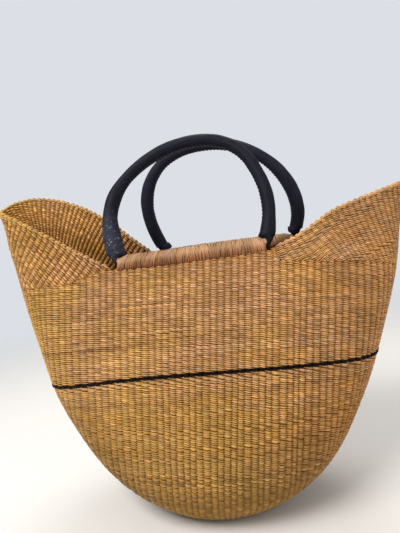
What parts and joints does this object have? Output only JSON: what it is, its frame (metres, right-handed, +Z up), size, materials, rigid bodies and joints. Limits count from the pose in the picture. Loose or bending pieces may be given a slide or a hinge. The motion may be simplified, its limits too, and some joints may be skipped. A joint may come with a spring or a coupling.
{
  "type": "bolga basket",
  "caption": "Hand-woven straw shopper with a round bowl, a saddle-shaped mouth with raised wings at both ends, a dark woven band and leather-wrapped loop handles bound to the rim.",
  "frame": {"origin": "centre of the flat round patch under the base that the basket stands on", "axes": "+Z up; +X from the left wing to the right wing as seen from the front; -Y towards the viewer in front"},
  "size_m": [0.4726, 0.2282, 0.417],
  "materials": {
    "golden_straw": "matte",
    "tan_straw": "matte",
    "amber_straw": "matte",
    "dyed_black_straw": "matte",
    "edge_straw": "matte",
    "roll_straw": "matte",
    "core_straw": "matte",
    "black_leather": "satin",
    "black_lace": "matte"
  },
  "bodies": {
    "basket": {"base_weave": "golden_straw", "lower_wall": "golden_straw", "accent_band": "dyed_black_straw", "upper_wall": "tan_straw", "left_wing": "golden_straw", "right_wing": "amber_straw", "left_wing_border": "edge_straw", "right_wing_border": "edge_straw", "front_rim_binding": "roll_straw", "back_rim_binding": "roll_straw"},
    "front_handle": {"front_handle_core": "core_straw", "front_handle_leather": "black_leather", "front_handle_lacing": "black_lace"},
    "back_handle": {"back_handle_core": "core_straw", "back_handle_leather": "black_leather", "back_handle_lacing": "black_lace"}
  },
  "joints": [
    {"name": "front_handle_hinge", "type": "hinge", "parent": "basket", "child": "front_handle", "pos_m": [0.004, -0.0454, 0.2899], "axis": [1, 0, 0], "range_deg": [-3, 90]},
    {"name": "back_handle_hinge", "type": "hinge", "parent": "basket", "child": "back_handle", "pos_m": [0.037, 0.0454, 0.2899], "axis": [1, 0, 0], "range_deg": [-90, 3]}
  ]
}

● DO THIS
Output all of the data above without any alteration.

● RESPONSE TO THE EXERCISE
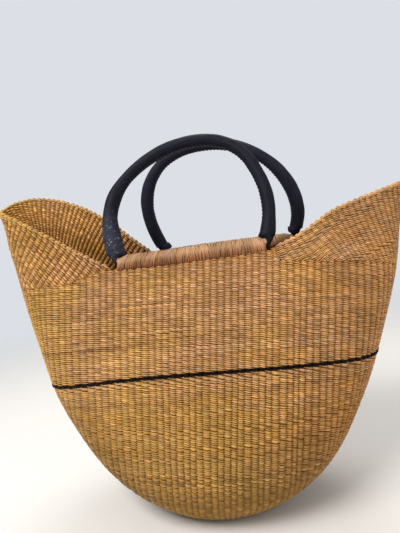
What parts and joints does this object have? Output only JSON: what it is, its frame (metres, right-handed, +Z up), size, materials, rigid bodies and joints. Limits count from the pose in the picture. Loose or bending pieces may be given a slide or a hinge. The motion may be simplified, its limits too, and some joints may be skipped. A joint may come with a spring or a coupling.
{
  "type": "bolga basket",
  "caption": "Hand-woven straw shopper with a round bowl, a saddle-shaped mouth with raised wings at both ends, a dark woven band and leather-wrapped loop handles bound to the rim.",
  "frame": {"origin": "centre of the flat round patch under the base that the basket stands on", "axes": "+Z up; +X from the left wing to the right wing as seen from the front; -Y towards the viewer in front"},
  "size_m": [0.4726, 0.2282, 0.417],
  "materials": {
    "golden_straw": "matte",
    "tan_straw": "matte",
    "amber_straw": "matte",
    "dyed_black_straw": "matte",
    "edge_straw": "matte",
    "roll_straw": "matte",
    "core_straw": "matte",
    "black_leather": "satin",
    "black_lace": "matte"
  },
  "bodies": {
    "basket": {"base_weave": "golden_straw", "lower_wall": "golden_straw", "accent_band": "dyed_black_straw", "upper_wall": "tan_straw", "left_wing": "golden_straw", "right_wing": "amber_straw", "left_wing_border": "edge_straw", "right_wing_border": "edge_straw", "front_rim_binding": "roll_straw", "back_rim_binding": "roll_straw"},
    "front_handle": {"front_handle_core": "core_straw", "front_handle_leather": "black_leather", "front_handle_lacing": "black_lace"},
    "back_handle": {"back_handle_core": "core_straw", "back_handle_leather": "black_leather", "back_handle_lacing": "black_lace"}
  },
  "joints": [
    {"name": "front_handle_hinge", "type": "hinge", "parent": "basket", "child": "front_handle", "pos_m": [0.004, -0.0454, 0.2899], "axis": [1, 0, 0], "range_deg": [-3, 90]},
    {"name": "back_handle_hinge", "type": "hinge", "parent": "basket", "child": "back_handle", "pos_m": [0.037, 0.0454, 0.2899], "axis": [1, 0, 0], "range_deg": [-90, 3]}
  ]
}